Sunday started later than Saturday, with my first band of the day being The Men, from Brooklyn. Once again I noticed the tendency of Pickathon to pick hard rock bands that are solid but lack any real sense of danger, and the music reflected that sensibility, with measured bursts of emotionality controlled by a keen sense of musicianship but no threat of explosion. I kept imagining how the set would have gone if The Men would have been passing a bottle of Jack around the stage.
Cuteness continued into the afternoon with Marco Benevento. I promised myself I wouldn’t make any kind of Zach Galifianakis references but the urge is just too strong and the similarities too striking. His cover of The Knife’s “Heartbeats” was world class.
I decided to retreat into the woods for the rest of my night. First up in the shade were Parquet Courts, a band whose last two albums, Light Up Gold and Sunbathing Animal have put them near the top of the New York art/rock/punk scene. This was a return trip for the band, and the crowd was ready and waiting for them, standing with tense energy and cigarettes waiting. There was no disappointment as the band ripped through their set, displaying a huge emotional and sonic range for their entire hour and getting a usually mild-mannered crowd to try some moshing and crowd-surfing. Afterwards I saw at least one member of the band purchase and consume chocolate balls which more than likely contained either weed or mushrooms. All I could do was smile as the line between band and festival-attendee was obliterated by a fungal tidalwave.

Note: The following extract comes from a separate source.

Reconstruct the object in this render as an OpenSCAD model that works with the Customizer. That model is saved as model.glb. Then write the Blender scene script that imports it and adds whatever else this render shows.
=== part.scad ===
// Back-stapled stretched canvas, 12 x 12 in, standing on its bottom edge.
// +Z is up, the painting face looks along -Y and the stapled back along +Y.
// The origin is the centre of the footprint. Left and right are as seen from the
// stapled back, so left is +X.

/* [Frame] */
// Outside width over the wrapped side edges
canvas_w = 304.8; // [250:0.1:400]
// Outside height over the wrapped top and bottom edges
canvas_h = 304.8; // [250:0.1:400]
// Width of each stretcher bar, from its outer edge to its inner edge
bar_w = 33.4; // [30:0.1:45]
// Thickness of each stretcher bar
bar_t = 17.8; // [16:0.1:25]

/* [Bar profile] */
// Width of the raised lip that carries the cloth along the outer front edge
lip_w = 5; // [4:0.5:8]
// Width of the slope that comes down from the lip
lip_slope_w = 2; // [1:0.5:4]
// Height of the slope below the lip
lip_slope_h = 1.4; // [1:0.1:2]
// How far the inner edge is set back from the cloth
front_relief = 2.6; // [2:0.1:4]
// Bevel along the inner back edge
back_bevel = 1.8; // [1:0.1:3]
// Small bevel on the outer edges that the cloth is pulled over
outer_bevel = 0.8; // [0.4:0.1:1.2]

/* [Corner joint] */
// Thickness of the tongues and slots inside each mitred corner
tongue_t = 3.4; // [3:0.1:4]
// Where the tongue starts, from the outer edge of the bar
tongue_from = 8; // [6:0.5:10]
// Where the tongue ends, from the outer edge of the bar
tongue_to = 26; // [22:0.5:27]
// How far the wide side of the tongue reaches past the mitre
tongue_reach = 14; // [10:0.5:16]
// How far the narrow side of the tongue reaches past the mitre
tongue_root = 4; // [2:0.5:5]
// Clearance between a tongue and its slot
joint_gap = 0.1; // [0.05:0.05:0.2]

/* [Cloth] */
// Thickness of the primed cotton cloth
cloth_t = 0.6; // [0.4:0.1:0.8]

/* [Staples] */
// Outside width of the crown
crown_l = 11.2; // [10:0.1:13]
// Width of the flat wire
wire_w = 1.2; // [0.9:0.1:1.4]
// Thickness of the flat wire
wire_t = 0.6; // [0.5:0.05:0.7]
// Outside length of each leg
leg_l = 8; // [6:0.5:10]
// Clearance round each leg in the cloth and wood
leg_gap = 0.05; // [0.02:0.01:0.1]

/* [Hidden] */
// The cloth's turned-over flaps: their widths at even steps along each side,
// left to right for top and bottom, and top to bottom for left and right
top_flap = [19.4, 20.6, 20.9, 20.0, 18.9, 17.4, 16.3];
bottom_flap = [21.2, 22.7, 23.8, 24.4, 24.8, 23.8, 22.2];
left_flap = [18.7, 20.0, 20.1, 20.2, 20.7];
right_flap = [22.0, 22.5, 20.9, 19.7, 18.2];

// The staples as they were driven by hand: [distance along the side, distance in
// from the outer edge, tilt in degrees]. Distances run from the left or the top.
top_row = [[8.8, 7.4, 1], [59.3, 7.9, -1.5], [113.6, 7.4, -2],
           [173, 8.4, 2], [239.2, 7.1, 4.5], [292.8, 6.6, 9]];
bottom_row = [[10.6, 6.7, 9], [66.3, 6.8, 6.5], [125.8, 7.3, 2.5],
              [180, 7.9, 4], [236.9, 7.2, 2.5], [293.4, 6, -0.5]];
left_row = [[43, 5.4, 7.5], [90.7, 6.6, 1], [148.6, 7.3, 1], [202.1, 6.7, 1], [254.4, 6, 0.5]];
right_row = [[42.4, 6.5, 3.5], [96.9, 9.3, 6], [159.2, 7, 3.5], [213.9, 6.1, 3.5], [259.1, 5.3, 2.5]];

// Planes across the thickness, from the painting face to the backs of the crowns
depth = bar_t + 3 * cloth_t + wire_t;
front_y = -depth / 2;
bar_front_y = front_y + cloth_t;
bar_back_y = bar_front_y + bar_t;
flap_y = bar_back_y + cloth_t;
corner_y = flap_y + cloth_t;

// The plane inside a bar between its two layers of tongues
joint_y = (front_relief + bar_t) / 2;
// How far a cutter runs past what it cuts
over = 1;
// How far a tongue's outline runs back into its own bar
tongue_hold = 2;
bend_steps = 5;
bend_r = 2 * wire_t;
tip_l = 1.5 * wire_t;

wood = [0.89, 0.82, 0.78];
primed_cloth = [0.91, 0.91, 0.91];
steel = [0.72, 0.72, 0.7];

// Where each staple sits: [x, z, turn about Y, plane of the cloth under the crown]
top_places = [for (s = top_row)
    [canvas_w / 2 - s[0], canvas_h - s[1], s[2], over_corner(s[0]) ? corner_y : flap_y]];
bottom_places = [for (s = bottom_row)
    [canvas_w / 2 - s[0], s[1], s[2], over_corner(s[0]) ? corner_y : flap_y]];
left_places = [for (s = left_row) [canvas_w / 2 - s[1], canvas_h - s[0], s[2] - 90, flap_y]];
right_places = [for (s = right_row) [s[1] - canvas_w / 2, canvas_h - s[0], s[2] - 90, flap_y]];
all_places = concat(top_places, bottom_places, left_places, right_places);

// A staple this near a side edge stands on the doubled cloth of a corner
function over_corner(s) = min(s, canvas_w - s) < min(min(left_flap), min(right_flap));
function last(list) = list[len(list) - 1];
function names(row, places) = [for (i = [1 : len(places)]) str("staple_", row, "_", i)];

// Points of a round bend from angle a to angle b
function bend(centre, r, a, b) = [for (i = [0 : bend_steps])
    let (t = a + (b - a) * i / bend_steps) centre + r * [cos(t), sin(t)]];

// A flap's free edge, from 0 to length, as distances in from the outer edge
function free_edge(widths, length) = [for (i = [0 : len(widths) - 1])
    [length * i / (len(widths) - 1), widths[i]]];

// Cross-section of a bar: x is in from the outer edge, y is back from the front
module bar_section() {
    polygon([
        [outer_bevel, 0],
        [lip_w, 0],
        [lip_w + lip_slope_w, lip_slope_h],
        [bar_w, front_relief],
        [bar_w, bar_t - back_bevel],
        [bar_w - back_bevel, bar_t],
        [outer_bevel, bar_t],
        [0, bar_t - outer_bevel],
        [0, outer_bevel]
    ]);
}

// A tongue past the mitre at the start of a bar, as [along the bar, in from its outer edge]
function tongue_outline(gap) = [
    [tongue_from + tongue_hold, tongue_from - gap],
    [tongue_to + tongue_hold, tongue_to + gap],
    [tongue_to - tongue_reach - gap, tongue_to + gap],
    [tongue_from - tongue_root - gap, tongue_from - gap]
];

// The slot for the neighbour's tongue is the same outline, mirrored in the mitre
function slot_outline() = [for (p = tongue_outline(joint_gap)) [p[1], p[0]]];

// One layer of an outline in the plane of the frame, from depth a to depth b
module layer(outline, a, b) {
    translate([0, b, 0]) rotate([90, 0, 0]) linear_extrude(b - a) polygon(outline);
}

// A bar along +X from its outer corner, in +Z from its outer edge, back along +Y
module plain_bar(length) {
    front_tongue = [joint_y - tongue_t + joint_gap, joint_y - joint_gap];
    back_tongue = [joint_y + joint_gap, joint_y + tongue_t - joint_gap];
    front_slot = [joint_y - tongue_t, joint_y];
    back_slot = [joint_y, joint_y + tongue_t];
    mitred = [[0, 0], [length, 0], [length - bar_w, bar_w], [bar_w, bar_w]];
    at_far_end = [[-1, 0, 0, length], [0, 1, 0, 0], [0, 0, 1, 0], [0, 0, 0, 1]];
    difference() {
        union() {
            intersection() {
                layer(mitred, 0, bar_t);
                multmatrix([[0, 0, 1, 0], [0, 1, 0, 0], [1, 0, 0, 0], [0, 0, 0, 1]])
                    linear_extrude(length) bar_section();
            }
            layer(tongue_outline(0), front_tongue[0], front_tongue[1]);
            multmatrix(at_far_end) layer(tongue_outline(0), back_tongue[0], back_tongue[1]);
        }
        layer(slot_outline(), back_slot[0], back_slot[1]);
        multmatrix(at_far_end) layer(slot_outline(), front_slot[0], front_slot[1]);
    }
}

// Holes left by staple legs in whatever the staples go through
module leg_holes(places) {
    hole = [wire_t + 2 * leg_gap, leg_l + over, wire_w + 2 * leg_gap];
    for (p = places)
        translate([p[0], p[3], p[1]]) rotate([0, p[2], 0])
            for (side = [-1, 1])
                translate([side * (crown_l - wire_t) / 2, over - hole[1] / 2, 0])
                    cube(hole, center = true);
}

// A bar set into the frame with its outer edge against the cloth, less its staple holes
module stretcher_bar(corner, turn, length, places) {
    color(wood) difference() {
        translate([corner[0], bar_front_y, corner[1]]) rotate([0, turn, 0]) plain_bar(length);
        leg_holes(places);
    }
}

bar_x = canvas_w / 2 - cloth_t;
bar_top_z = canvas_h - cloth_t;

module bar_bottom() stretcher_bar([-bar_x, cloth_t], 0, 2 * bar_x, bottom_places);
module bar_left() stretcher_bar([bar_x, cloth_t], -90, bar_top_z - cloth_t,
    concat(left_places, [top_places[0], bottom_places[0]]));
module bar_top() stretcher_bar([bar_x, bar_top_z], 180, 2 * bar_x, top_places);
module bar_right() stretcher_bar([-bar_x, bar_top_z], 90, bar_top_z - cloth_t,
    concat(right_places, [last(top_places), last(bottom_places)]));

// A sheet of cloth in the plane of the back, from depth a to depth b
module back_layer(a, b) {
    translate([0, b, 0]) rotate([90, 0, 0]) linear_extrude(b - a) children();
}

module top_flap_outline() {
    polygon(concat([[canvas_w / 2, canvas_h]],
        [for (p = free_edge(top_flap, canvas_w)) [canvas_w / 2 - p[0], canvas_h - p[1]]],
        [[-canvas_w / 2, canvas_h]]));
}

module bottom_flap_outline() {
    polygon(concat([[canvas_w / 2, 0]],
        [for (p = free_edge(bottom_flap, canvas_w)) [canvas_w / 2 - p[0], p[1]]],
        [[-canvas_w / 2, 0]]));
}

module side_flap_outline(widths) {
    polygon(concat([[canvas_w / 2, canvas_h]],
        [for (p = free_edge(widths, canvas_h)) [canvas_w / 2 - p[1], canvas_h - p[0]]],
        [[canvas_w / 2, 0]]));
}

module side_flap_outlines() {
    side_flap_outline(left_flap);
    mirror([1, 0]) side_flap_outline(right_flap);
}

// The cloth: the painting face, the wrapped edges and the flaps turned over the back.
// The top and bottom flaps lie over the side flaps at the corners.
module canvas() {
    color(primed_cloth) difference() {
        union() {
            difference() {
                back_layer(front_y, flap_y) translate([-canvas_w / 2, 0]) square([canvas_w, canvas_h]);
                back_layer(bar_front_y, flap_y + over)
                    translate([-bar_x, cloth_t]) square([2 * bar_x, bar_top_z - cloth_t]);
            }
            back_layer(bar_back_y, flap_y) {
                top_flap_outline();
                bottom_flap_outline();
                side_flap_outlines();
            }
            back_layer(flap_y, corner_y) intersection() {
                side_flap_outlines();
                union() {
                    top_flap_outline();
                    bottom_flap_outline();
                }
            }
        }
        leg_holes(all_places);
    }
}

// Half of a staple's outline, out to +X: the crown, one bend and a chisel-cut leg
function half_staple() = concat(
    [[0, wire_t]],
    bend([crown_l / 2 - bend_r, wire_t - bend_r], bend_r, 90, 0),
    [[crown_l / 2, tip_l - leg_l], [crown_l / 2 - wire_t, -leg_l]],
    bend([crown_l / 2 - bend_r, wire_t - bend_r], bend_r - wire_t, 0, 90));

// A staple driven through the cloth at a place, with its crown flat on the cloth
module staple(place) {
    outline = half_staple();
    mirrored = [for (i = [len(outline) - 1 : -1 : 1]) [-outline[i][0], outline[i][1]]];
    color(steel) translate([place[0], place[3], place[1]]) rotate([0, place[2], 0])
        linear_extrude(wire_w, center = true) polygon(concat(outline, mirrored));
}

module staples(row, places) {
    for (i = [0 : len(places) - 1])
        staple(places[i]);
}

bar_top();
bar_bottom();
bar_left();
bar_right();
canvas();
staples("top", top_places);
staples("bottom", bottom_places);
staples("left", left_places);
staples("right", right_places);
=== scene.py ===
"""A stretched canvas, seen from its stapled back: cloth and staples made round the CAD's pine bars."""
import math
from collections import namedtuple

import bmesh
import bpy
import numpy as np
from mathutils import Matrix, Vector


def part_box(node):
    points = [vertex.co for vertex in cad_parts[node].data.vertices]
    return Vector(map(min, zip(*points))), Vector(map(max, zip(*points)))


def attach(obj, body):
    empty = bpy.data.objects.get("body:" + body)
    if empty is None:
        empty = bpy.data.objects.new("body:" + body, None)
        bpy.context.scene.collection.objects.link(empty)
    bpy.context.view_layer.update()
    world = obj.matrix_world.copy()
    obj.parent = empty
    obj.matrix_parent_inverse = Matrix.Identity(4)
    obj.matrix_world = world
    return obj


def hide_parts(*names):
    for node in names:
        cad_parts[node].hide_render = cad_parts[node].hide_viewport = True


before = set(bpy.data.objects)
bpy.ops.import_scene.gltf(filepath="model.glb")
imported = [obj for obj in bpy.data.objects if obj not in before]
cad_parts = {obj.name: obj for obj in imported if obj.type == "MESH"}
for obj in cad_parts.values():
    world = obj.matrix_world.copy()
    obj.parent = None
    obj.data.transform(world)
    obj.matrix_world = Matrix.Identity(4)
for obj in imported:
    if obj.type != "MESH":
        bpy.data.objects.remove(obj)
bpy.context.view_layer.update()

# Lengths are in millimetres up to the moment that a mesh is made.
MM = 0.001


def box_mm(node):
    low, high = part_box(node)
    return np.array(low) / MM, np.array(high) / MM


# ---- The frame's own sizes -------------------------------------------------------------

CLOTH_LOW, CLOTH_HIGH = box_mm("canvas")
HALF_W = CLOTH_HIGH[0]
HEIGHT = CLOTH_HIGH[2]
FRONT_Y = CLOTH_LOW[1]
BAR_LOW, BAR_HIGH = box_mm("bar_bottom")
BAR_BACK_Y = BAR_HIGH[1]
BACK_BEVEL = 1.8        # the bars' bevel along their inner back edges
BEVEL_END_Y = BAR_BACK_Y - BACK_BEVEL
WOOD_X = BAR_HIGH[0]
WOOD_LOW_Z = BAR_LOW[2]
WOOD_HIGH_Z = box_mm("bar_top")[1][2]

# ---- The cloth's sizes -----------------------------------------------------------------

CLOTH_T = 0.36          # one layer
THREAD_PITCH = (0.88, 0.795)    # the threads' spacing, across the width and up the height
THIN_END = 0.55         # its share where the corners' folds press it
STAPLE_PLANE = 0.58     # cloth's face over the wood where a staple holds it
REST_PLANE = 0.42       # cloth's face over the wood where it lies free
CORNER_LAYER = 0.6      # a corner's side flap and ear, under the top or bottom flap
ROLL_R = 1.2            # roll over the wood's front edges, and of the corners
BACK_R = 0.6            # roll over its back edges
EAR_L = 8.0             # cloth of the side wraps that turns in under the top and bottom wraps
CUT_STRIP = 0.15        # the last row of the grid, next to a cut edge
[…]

The last band of both my evening and festival was Blind Pilot. The rough and tumble crowd of neer-do-wells was largely replaced by doe-eyed young women who literally screamed when lead singer Israel Nebeker was checking his mic. With a variety of musical genres represented, Pickathon doesn’t exactly lend itself to pigeon-holing, but it is tough to imagine that the founders didn’t have folksy, down to earth bands like Blind Pilot in mind when they decided to open up their acreage to the public for musical consumption. Blind Pilot also gets the award for best vibraphone playing of the weekend.